# START OF Data section

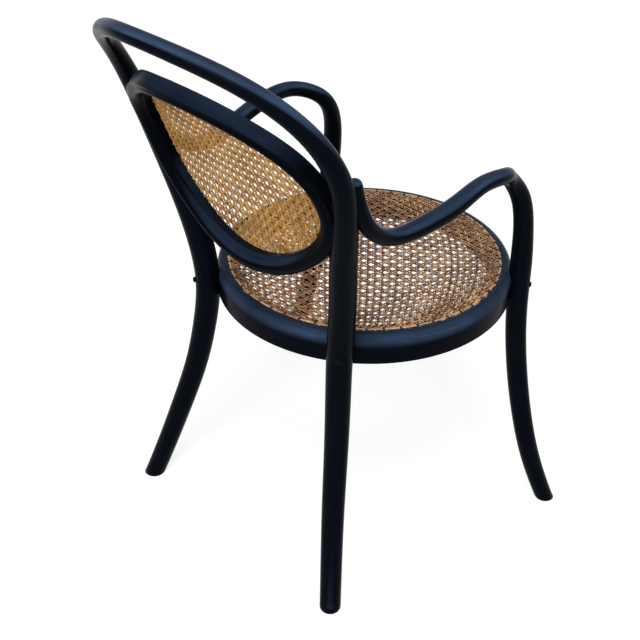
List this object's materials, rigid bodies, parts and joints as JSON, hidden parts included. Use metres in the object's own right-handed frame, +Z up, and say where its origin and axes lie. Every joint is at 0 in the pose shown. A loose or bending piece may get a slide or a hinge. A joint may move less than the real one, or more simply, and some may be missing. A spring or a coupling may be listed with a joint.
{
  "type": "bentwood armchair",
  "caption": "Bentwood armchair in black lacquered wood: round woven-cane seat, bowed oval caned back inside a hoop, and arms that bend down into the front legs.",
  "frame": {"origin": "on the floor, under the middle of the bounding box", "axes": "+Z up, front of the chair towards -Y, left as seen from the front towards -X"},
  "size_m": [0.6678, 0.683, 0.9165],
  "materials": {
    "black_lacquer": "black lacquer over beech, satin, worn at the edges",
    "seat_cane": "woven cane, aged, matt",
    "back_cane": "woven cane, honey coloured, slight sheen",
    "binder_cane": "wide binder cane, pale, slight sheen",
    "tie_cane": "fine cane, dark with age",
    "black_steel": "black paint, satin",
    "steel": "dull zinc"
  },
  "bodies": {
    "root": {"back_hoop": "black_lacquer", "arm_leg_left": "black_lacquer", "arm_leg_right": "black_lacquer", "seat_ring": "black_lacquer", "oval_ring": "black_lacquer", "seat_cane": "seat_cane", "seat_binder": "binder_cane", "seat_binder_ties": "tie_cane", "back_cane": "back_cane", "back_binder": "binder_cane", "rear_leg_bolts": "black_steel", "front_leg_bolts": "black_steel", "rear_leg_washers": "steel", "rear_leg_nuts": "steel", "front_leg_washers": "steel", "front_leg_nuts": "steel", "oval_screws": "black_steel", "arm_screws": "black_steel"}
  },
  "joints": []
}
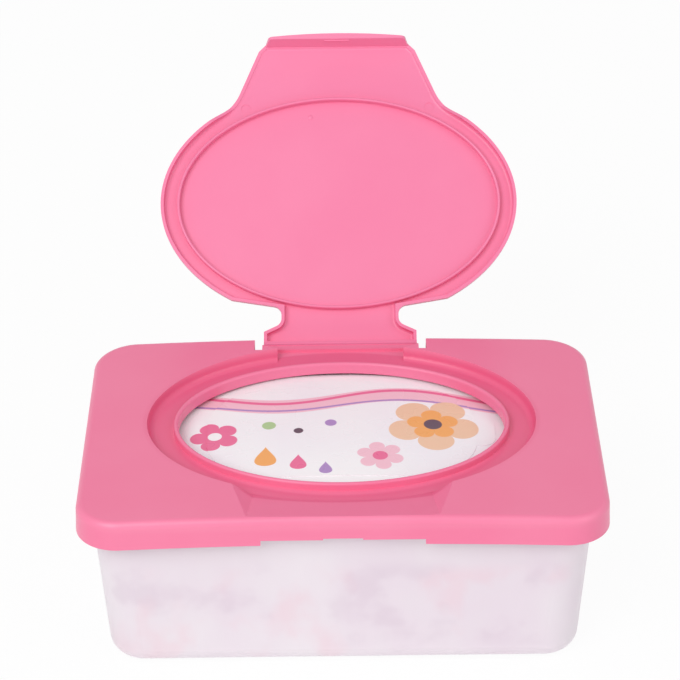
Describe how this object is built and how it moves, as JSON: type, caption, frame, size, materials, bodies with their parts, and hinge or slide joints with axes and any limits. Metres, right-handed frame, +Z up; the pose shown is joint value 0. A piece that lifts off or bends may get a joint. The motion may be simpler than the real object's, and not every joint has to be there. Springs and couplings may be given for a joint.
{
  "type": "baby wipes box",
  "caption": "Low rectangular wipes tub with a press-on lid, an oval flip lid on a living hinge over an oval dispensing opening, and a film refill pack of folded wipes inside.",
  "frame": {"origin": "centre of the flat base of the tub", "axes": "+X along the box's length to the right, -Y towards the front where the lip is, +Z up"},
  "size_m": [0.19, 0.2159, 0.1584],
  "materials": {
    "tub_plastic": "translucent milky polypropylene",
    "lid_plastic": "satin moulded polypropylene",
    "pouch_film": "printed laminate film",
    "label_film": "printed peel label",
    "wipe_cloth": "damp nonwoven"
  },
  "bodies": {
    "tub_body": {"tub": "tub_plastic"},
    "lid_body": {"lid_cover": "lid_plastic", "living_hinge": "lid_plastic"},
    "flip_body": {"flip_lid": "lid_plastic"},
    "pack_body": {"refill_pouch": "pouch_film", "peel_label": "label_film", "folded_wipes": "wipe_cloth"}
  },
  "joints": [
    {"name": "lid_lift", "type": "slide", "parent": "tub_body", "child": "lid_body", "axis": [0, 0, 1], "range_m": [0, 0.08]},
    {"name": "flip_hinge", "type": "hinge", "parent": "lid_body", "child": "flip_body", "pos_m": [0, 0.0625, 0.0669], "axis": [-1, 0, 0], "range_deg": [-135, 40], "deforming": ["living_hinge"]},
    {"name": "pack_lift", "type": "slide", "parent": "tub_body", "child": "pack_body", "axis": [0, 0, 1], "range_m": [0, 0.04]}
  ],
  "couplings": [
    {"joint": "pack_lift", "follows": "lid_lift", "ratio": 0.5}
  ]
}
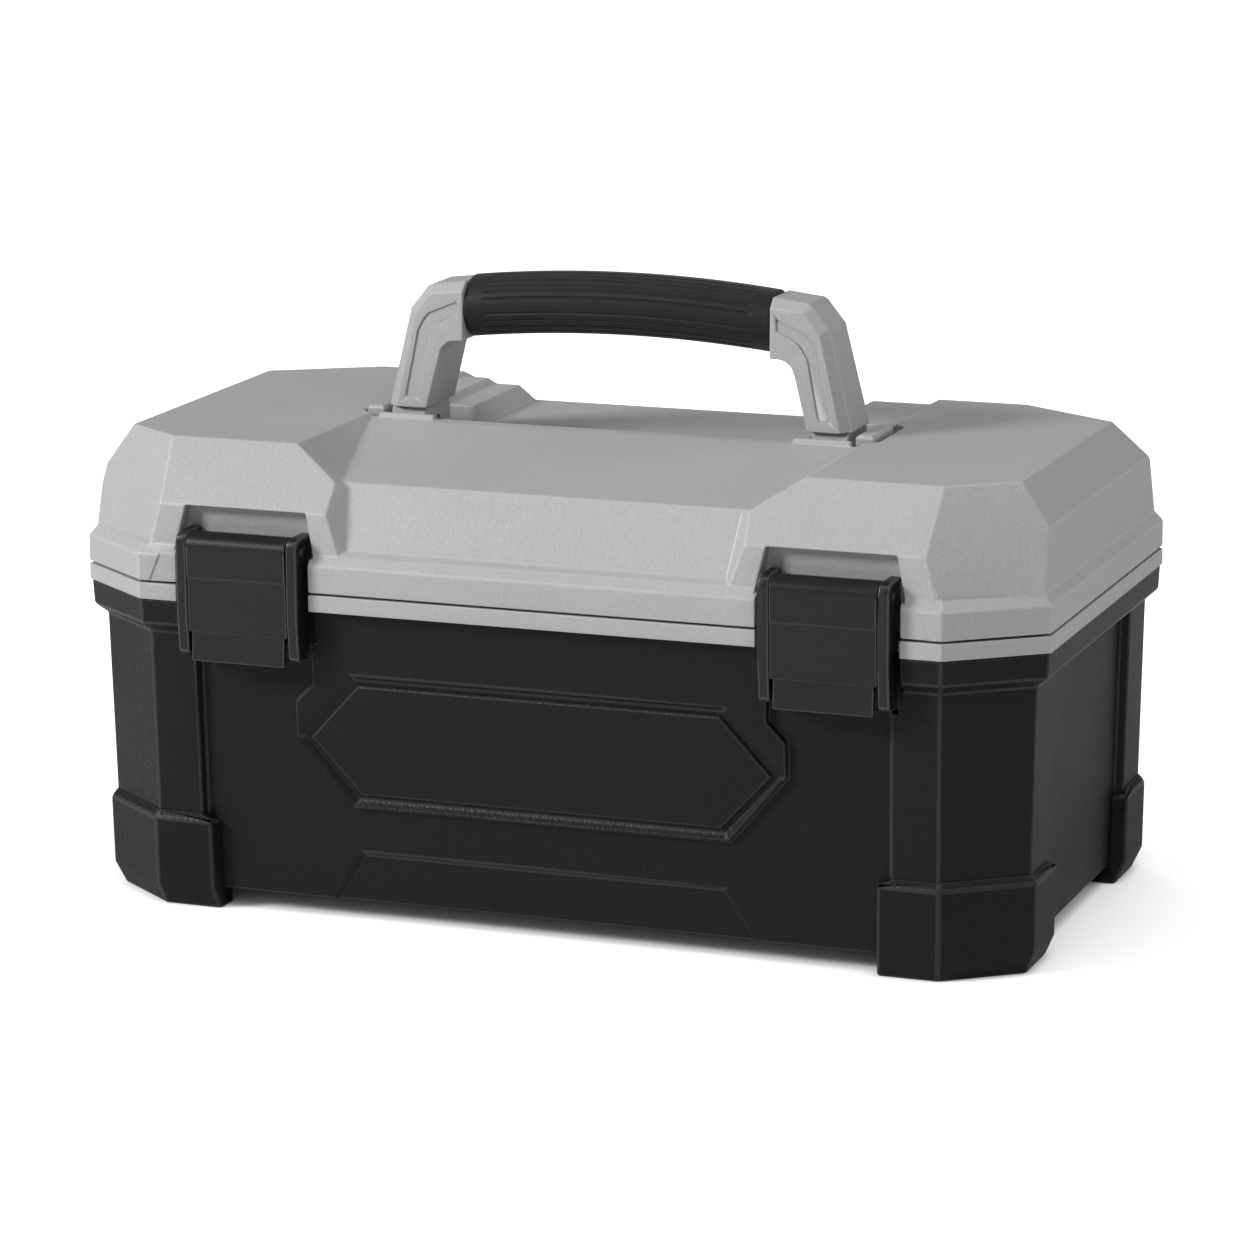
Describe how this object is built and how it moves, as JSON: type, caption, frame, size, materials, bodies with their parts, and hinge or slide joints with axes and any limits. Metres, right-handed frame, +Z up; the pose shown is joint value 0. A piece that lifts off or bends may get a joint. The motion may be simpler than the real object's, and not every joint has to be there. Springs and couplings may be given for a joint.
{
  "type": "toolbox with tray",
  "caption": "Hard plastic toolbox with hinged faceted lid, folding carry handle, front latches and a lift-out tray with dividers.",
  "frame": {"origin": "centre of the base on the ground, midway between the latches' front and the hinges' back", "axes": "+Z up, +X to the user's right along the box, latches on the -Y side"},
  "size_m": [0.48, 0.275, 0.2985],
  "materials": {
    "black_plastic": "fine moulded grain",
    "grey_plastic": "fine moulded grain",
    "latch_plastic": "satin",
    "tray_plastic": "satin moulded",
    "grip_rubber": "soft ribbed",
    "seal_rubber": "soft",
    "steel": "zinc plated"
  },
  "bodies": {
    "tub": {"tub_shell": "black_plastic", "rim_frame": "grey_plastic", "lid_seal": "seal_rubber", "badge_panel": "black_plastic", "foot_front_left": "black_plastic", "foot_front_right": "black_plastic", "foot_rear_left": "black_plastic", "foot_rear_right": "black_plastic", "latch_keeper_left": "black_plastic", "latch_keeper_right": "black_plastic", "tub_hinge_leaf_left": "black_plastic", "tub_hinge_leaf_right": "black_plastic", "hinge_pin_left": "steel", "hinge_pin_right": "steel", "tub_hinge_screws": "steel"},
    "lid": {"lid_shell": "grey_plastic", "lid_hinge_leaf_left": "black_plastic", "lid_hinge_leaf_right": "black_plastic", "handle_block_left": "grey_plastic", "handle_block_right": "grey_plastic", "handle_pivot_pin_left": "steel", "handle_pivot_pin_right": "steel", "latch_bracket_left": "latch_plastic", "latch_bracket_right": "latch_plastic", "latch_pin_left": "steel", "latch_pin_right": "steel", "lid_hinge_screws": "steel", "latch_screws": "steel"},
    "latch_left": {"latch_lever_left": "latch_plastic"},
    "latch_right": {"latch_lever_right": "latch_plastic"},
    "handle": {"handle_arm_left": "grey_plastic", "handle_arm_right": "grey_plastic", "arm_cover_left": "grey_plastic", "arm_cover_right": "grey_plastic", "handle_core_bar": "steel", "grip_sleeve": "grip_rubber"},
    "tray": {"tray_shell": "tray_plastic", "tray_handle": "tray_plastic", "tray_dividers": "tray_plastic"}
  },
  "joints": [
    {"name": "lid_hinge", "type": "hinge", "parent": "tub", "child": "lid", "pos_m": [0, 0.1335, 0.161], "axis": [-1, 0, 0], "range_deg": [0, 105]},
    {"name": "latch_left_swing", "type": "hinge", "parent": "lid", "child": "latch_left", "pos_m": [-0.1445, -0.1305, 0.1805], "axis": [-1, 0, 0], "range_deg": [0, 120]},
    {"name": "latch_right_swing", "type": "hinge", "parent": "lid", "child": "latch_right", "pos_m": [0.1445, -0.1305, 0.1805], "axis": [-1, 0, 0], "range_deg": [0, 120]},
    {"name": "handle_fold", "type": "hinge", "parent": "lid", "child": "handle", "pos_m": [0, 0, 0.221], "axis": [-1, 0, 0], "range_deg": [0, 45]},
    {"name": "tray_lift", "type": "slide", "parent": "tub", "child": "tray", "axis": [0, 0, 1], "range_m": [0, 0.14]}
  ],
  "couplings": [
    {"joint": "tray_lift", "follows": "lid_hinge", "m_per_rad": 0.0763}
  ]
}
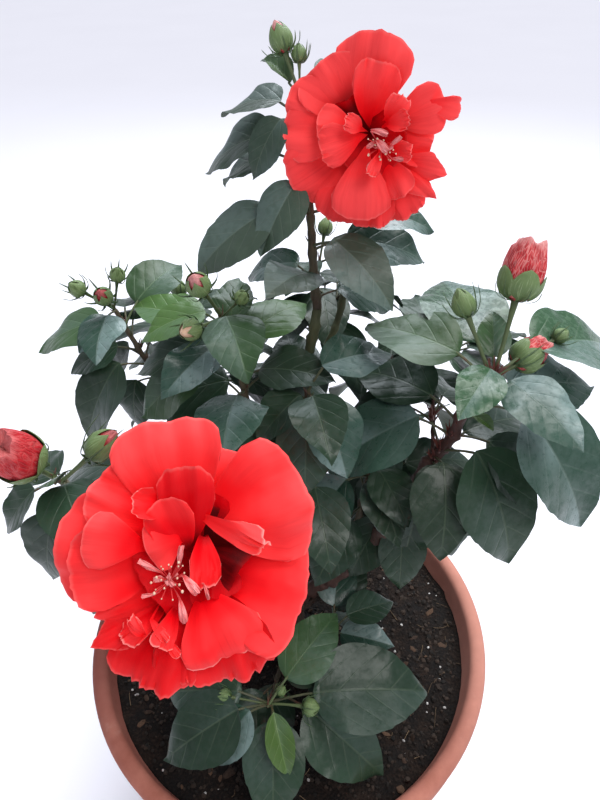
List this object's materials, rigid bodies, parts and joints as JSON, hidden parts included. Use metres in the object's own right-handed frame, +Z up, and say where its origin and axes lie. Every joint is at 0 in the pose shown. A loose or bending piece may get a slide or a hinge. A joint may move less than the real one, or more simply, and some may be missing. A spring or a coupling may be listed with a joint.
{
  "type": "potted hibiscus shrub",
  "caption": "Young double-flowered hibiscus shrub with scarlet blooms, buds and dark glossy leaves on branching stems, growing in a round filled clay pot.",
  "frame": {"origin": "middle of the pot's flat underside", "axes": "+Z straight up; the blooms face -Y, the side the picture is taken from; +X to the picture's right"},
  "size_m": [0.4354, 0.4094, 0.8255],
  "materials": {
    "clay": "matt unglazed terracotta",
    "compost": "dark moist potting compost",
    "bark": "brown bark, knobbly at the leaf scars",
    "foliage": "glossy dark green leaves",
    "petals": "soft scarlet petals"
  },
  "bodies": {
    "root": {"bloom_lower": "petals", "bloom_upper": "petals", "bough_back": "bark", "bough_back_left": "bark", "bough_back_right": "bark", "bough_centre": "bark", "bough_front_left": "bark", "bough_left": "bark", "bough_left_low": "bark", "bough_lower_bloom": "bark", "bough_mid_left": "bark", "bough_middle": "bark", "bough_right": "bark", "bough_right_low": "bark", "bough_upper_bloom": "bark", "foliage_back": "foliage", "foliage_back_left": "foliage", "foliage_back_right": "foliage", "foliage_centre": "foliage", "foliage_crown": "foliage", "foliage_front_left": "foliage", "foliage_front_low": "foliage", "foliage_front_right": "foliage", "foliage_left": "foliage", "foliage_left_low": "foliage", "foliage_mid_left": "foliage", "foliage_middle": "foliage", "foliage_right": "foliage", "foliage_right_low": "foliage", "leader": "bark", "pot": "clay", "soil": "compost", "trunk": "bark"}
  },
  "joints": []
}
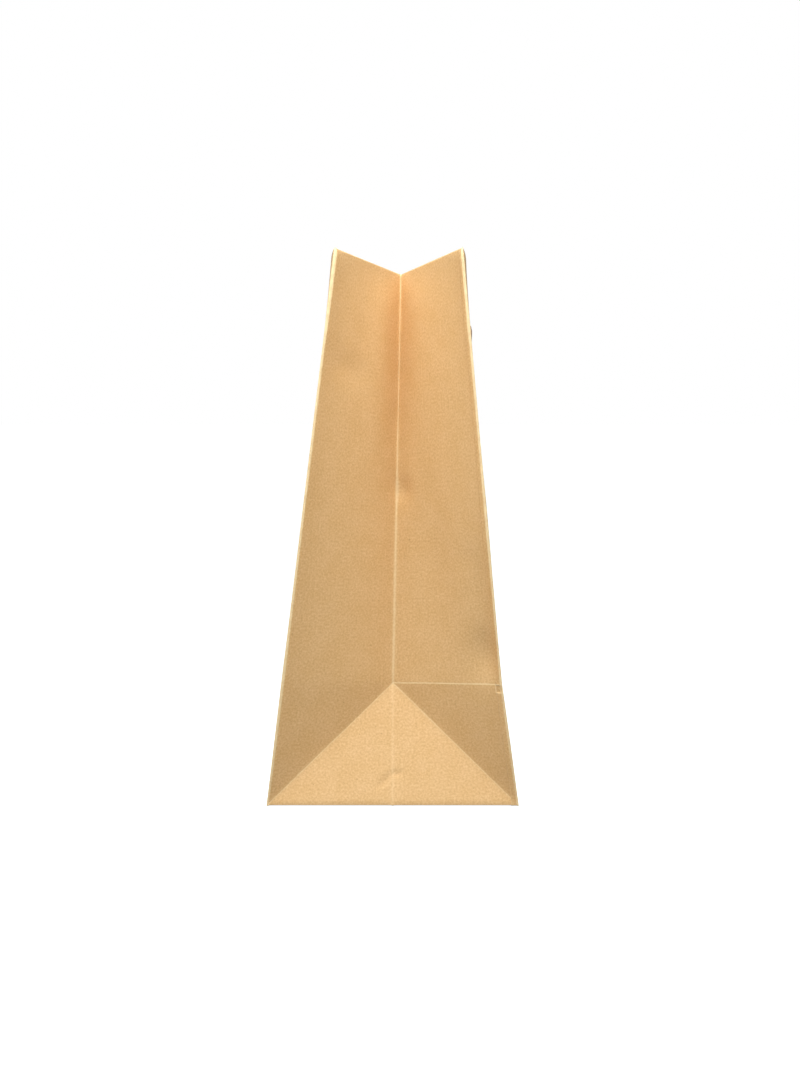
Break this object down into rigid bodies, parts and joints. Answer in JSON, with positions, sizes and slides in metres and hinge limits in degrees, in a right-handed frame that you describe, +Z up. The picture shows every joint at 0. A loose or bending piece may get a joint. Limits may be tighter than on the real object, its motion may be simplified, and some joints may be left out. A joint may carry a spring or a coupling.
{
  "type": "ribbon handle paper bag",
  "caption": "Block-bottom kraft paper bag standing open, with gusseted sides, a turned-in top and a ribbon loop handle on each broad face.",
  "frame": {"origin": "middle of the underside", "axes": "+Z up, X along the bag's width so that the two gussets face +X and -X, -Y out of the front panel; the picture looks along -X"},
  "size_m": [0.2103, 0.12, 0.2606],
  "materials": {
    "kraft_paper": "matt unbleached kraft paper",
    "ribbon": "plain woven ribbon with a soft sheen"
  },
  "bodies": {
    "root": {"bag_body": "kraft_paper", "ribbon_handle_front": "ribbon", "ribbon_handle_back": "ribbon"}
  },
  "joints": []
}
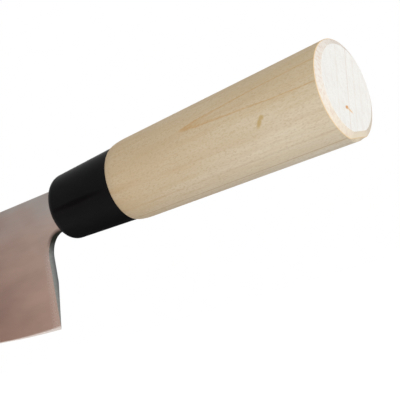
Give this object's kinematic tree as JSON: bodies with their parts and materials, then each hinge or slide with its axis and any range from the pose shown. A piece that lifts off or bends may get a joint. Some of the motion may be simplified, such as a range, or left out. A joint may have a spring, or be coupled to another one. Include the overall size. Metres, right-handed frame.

# END OF Data section

**Written request**: Only the lines from the one containing "Break this object" to the end of the listing belong in the output, each reproduced exactly.

**Solution**:
Break this object down into rigid bodies, parts and joints. Answer in JSON, with positions, sizes and slides in metres and hinge limits in degrees, in a right-handed frame that you describe, +Z up. The picture shows every joint at 0. A loose or bending piece may get a joint. Limits may be tighter than on the real object, its motion may be simplified, and some joints may be left out. A joint may carry a spring or a coupling.
{
  "type": "ribbon handle paper bag",
  "caption": "Block-bottom kraft paper bag standing open, with gusseted sides, a turned-in top and a ribbon loop handle on each broad face.",
  "frame": {"origin": "middle of the underside", "axes": "+Z up, X along the bag's width so that the two gussets face +X and -X, -Y out of the front panel; the picture looks along -X"},
  "size_m": [0.2103, 0.12, 0.2606],
  "materials": {
    "kraft_paper": "matt unbleached kraft paper",
    "ribbon": "plain woven ribbon with a soft sheen"
  },
  "bodies": {
    "root": {"bag_body": "kraft_paper", "ribbon_handle_front": "ribbon", "ribbon_handle_back": "ribbon"}
  },
  "joints": []
}
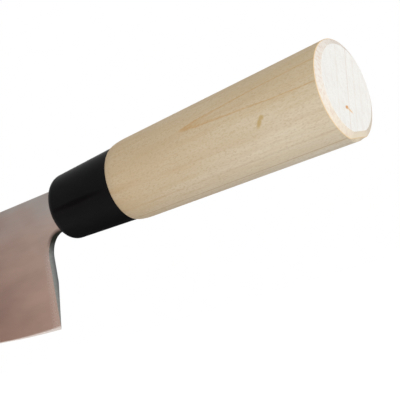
Give this object's kinematic tree as JSON: bodies with their parts and materials, then each hinge or slide with its axis and any range from the pose shown. A piece that lifts off or bends may get a joint. Some of the motion may be simplified, such as a range, or left out. A joint may have a spring, or be coupled to another one. Include the overall size. Metres, right-handed frame.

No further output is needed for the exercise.